The problem with gDistance and other rgeos functions is that they evaluate the distance as the coordinates were planar. Basically, the number you obtain is not much useful.
I have a file in this format:
ASCII format
The first rows look like this:
ncols 1440
nrows 720
xllcorner -180.0
yllcorner -90
cellsize 0.25
NODATA_value -9999
Basically I have the world with 1440 'tiles' in x direction (longitude) and 720 'tiles' in y direction (latitude). Each 'tile' is a square with a length of 0.25 degrees. I think I have xllcorner and yllcorner correct. I can draw this map like this in R:
library("adehabitat")
bio1 <- import.asc("D:/ENFA/data.asc")
maps <- as.kasc(list(data = bio1))
image(maps, col = cm.colors(256), clfac = list(Aspect = cl))
The map looks fine.
I would like to perform some ecological niche factor analysis (ENFA) using the adehabitat package and am not too sure about the location data. Basically I have them as longitudes and latitudes at the moment but I could also generate then as 'tile index' (e.g. lower left corner has the latitude -90 and longitude -180 so the 'tile index' would be 0, 0 - right?). Which is the correct location data format? I would use ENFA code like this:
locs <- read.table("D:/ENFA/Locs.txt", header = TRUE, sep="\t")

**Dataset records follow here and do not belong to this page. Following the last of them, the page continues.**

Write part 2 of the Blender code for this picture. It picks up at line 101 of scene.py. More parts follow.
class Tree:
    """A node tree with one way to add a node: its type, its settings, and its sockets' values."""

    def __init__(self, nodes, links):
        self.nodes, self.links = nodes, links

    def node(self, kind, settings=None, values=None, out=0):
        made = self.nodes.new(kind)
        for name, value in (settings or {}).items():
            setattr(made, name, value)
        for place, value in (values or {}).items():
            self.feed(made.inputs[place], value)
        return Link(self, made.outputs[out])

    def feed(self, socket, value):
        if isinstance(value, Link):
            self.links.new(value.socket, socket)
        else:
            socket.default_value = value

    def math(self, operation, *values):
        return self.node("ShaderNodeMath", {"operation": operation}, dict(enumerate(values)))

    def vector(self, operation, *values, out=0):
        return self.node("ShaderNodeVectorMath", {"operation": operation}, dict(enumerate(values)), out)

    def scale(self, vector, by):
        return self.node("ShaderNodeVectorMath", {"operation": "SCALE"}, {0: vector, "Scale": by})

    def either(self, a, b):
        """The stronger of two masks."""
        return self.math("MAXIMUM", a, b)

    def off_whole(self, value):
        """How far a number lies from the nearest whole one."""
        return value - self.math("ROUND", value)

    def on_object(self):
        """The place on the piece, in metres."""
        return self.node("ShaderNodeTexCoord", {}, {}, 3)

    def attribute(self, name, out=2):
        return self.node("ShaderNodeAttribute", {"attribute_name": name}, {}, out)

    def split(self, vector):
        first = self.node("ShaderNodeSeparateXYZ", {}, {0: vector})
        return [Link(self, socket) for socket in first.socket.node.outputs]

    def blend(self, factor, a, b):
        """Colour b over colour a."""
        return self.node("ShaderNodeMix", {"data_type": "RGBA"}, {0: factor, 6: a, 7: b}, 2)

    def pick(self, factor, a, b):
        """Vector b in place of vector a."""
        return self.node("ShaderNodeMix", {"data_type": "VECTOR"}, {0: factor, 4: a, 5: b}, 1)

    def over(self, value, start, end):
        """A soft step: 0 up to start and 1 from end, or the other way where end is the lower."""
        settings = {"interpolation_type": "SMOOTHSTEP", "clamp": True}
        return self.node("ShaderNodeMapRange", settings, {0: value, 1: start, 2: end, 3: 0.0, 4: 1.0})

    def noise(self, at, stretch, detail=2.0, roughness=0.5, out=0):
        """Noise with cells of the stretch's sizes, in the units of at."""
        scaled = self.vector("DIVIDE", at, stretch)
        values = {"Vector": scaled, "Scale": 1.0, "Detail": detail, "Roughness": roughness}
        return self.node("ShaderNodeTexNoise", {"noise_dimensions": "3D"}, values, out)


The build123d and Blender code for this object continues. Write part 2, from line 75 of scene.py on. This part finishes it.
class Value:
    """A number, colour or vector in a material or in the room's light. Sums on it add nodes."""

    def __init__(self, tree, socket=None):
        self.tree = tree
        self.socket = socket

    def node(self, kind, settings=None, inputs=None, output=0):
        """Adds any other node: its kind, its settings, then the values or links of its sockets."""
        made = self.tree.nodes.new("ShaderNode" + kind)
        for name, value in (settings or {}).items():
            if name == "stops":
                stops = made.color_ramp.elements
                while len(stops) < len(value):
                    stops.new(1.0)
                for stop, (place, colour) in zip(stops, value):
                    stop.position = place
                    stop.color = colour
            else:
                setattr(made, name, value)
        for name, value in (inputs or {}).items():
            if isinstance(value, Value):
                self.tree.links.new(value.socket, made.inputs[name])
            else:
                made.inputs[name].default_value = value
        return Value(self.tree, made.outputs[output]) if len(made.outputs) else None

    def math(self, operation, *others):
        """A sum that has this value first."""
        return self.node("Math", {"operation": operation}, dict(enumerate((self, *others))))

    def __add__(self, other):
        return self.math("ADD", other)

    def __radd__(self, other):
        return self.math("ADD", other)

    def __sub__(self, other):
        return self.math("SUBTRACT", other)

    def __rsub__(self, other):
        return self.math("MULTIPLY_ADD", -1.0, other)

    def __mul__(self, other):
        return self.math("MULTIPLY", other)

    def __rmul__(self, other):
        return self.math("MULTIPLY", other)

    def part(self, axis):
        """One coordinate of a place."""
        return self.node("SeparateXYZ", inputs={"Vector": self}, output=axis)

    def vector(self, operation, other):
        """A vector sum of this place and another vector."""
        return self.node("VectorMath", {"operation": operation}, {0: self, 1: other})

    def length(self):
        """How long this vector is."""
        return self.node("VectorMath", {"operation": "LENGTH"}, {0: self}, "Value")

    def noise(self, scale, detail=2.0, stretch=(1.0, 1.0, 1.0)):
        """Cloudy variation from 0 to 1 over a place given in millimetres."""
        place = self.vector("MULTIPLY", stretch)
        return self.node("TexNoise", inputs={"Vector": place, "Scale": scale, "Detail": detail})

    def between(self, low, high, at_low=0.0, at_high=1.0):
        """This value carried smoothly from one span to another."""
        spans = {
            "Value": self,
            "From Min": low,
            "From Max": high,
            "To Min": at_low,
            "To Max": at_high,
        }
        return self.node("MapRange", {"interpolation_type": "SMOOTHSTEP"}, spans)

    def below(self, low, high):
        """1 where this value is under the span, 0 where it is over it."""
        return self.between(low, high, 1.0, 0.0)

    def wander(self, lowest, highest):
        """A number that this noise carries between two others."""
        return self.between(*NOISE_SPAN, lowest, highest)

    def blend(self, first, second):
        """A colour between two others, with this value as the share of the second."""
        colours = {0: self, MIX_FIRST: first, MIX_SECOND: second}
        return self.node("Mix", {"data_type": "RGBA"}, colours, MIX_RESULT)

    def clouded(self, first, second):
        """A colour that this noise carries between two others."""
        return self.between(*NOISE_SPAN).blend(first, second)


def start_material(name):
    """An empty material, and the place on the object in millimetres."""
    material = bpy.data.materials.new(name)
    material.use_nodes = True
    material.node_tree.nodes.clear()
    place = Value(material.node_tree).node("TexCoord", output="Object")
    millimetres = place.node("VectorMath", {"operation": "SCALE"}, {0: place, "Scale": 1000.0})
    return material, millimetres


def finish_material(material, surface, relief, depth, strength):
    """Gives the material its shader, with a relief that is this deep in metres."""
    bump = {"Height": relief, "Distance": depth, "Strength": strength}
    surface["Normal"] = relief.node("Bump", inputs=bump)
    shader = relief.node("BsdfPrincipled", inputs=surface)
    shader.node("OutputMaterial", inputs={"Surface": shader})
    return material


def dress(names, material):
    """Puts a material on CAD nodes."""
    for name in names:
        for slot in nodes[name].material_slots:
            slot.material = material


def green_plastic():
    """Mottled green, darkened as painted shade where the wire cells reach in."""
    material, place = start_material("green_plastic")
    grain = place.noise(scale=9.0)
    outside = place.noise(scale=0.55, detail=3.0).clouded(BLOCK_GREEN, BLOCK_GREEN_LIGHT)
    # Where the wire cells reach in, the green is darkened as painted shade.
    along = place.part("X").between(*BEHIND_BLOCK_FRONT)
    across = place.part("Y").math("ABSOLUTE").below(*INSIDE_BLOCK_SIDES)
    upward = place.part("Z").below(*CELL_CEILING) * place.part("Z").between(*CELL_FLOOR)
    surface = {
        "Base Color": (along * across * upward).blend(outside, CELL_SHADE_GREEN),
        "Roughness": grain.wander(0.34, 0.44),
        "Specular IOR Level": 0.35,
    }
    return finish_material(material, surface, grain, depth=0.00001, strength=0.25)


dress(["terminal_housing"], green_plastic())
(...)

dataenfa1 <- data2enfa(maps, locs)
pc <- dudi.pca(dataenfa1$tab, scannf = FALSE)
enfa1 <- enfa(pc, dataenfa1$pr,scannf = FALSE)
hist(enfa1)
I would appreciate any comments please. Thanks in advance.

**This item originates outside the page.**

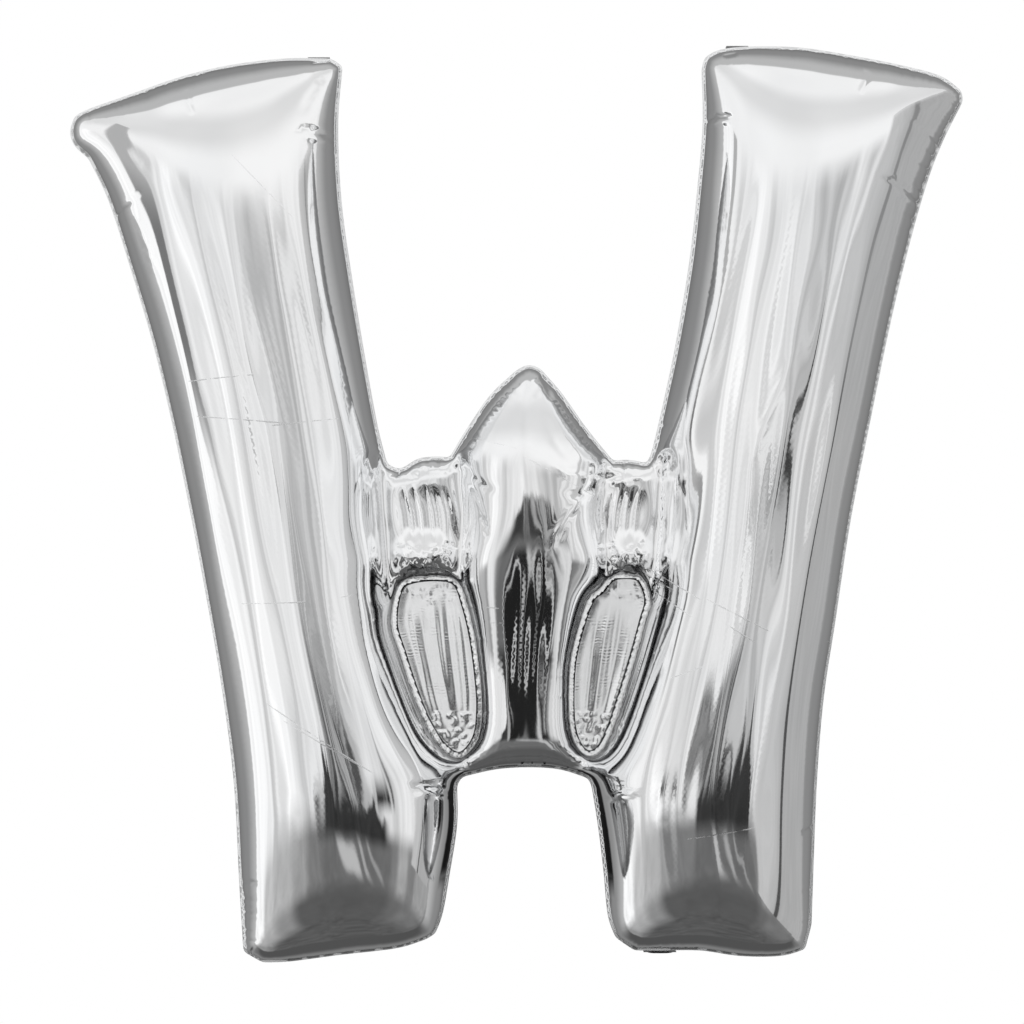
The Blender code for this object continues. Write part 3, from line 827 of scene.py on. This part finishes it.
def flat_film(name, loops, step, lift, thickness):
    """A thin flat sheet between loops, lifted out of its plane, with a front, back and rim."""
    points, faces, _ = cover_with_triangles(loops, [], step, step)
    shift = lift(points)
    tilt = np.column_stack([(lift(points + [0.2 * MM, 0]) - lift(points - [0.2 * MM, 0])) / (0.4 * MM),
                            (lift(points + [0, 0.2 * MM]) - lift(points - [0, 0.2 * MM])) / (0.4 * MM)])
    front = np.column_stack([points[:, 0], shift - thickness / 2, points[:, 1]])
    back = front + [0, thickness, 0]
    total = len(points)
    corners = [*faces.tolist(), *(faces[:, ::-1] + total).tolist()]
    shade = unit(np.column_stack([tilt[:, 0], -np.ones(total), tilt[:, 1]]))
    start = 0
    for loop in loops:
        for i in range(len(loop)):
            here, there = start + i, start + (i + 1) % len(loop)
            corners.append([there, here, here + total, there + total])
        start += len(loop)
    sheet = add_mesh(name, np.vstack([front, back]).tolist(), corners)
    mesh = sheet.data
    mesh.shade_smooth()
    split = []
    for corner in corners:
        if len(corner) == 4:
            a, b, c = (Vector(mesh.vertices[k].co) for k in corner[:3])
            face = (b - a).cross(c - b)
            split += [tuple(face.normalized())] * 4 if face.length > 0 else [(0, -1, 0)] * 4
        else:
            split += [tuple(shade[k % total] * (1, -1)[k // total]) for k in corner]
    mesh.normals_split_custom_set(split)
    return sheet


sealed, shader, where, _ = new_finish("sealed_edge", 1)
tree = sealed.node_tree
ribs = Value.node(tree, "ShaderNodeTexWave", {"wave_type": "RINGS", "rings_direction": "SPHERICAL"},
                  {"Vector": where, "Scale": 190.0, "Distortion": 0.6, "Detail": 1.0}, "Fac")
speckle = noise(tree, where, 900, 3)
feed(shader, "Roughness", speckle * 0.14 + ribs * 0.06 + 0.14)
feed(shader, "Base Color", (0.95, 0.955, 0.96, 1))
feed(shader, "Normal", bump(tree, 0.05, 0.1 * MM, ribs + speckle))


def flutter(points):
    """How far the free edge of the outer seal waves out of its plane."""
    x, z = points.T
    return (0.04 * np.sin(x * 190 + 2 * np.sin(z * 31)) + 0.04 * np.sin(z * 170 + 3 * np.sin(x * 23))) * MM


edge_band = spaced(letter_edge, BAND_STEP, closed=True)
inner_band = offset_loop(letter_edge, BAND_WIDTH, BAND_STEP)
outer_seal = flat_film("outer_seal_band", [edge_band, inner_band], BAND_STEP, flutter, BAND_THICKNESS)
dress(outer_seal, "outer_seal", "envelope", sealed)


# Windows: inside each window seam the two films lie flat against each other in a seal, and
# the skin left in the middle is drawn into upright pleats by the tubes on both sides.
WINDOW_BAND = (1.0 * MM, 4.6 * MM)
WEB_INSET = 4.2 * MM
WEB_DISH = 2.0 * MM
# Pleats: points in the photograph's pixels, width and height in millimetres.
WEB_PLEATS = {
    "left": [([(418, 596), (426, 650), (436, 700), (447, 735)], 3.6, 0.85),
             ([(431, 592), (437, 640), (446, 690), (453, 730)], 2.8, -0.8),
             ([(444, 590), (449, 640), (455, 690), (459, 728)], 3.0, 0.8),
             ([(409, 600), (416, 640), (427, 690), (440, 735)], 2.8, -0.65),
             ([(455, 596), (461, 640), (466, 690), (467, 728)], 1.6, -0.75),
             ([(438, 600), (442, 650), (448, 700)], 1.8, 0.4)],
    "right": [([(624, 594), (618, 640), (609, 690), (599, 735)], 3.4, 0.85),
              ([(612, 594), (604, 640), (597, 690), (591, 735)], 2.8, -0.8),
              ([(635, 596), (629, 640), (618, 690), (605, 730)], 2.8, -0.7),
              ([(600, 606), (593, 650), (588, 700), (586, 735)], 2.2, 0.6),
              ([(618, 600), (611, 650), (604, 700)], 1.6, 0.4)],
}


def web_lift(side, seed):
    """The web's dish, its upright pleats and the crumples that are drawn out at its ends."""
    rim = window_seams[side]
    tree = near_tree(spaced(rim, FINE_STEP, closed=True))
    pleats = [(in_letter(path), width * MM, height * MM, 0.3) for path, width, height in WEB_PLEATS[side]]
    foot, head = rim[:, 1].min(), rim[:, 1].max()
    rng = np.random.default_rng(seed)
    cells = np.column_stack([rng.uniform(rim[:, 0].min(), rim[:, 0].max(), 150),
                             foot + rng.uniform(0, 42, 150) * MM, rng.uniform(0.4, 1.3, 150)])
    tufts = np.column_stack([rng.uniform(rim[:, 0].min(), rim[:, 0].max(), 60),
                             head - rng.uniform(0, 26, 60) * MM, rng.uniform(-0.9, 0.9, 60)])

    def lift(points):
        inset = away_from(tree, points)
        free = np.clip((inset - WEB_INSET) / (2.4 * MM), 0, 1)
        x, z = points.T
        dish = 1 - (1 - np.minimum((inset - WEB_INSET) / (11 * MM), 1)) ** 2
        shift = crease_push(pleats, points)
        for spots, width, height, lean in ((cells, 2.4 * MM, -0.55 * MM, -1.2),
                                           (tufts, 2.2 * MM, 0.5 * MM, 0)):
            for cx, cz, strength in spots:
                off = ((x - cx) ** 2 + (z - cz) ** 2) / width ** 2
                near = off < 6
                shift[near] += height * strength * np.exp(-off[near]) * (1 + (z[near] - cz) / width * lean)
        return shift * free + WEB_DISH * dish

    return lift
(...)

The problem with leaving your coordinates in lat-long form is that, at most places on earth, a degree of longitude has a different length than a degree of latitude. This might distort your ENFA by exaggerating distances in some directions relative to those in others.
Especially if your data are from a relatively small area, I'd suggest re-expressing the coordinates in meters along an W/E x-axis and S/N y-axis. If all of your points fall inside a single UTM zone, then you could do the conversion within R, using project() in the rgdal package:
Here's one example, taken from here:
library(rgdal)
# Make a two-column matrix, col1 = long, col2 = lat
xy <- cbind(c(118, 119), c(10, 50))
# Convert it to UTM coordinates (in units of meters)

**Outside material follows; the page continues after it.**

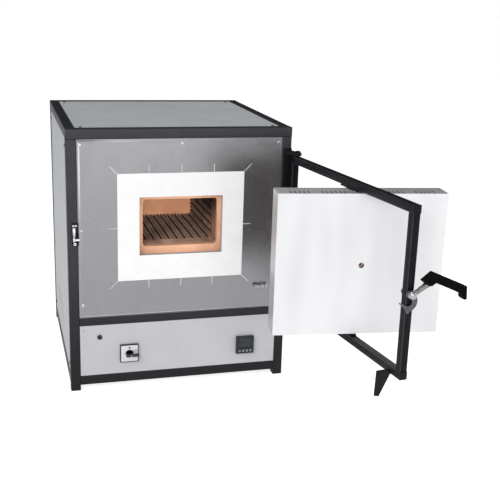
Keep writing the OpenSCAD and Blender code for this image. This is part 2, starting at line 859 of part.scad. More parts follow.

project(xy, "+proj=utm +zone=51 ellps=WGS84")
[,1] [,2]
[1,] -48636.65 1109577
[2,] 213372.05 5546301
Much more info about how to manipulate spatial data is available in the "Applied Spatial Data Analysis with R" by Bivand, Pebesma, and Gomez-Rubio. If you need more specific assistance, try the R-sig-Geo mailing list.
Hope this helps.
Maybe you want to convert the coordinates into
GHAM (Global, Hierarchical, Alphanumeric, and Morton-encoded)
which represents the globe by cells of arbitrary precision (as fine or coarse as you wish), so any lat/lon has a single alpha-numeric address that remains sortable.
Here's the abstract from GHAM: A compact global geocode suitable for sorting, by Duncan Agnew:
The GHAM code is a technique for labeling geographic locations based
on their positions. It defines addresses for equal-area cells bounded
by constant latitude and longitude, with arbitrarily fine precision.
The cell codes are defined by applying Morton ordering to a recursive
division into a 16 by 16 grid, with the resulting numbers encoded into
letter–number pairs. A lexical sort of lists of points so labeled will
bring near neighbors (usually) close together; tests on a variety of
global datasets show that in most cases the actual closest point is
adjacent in the list 50% of the time, and within 5 entries 80% of the
time.
Source code is the IAMG repository, but if you can't access it I'm sure he would provide it.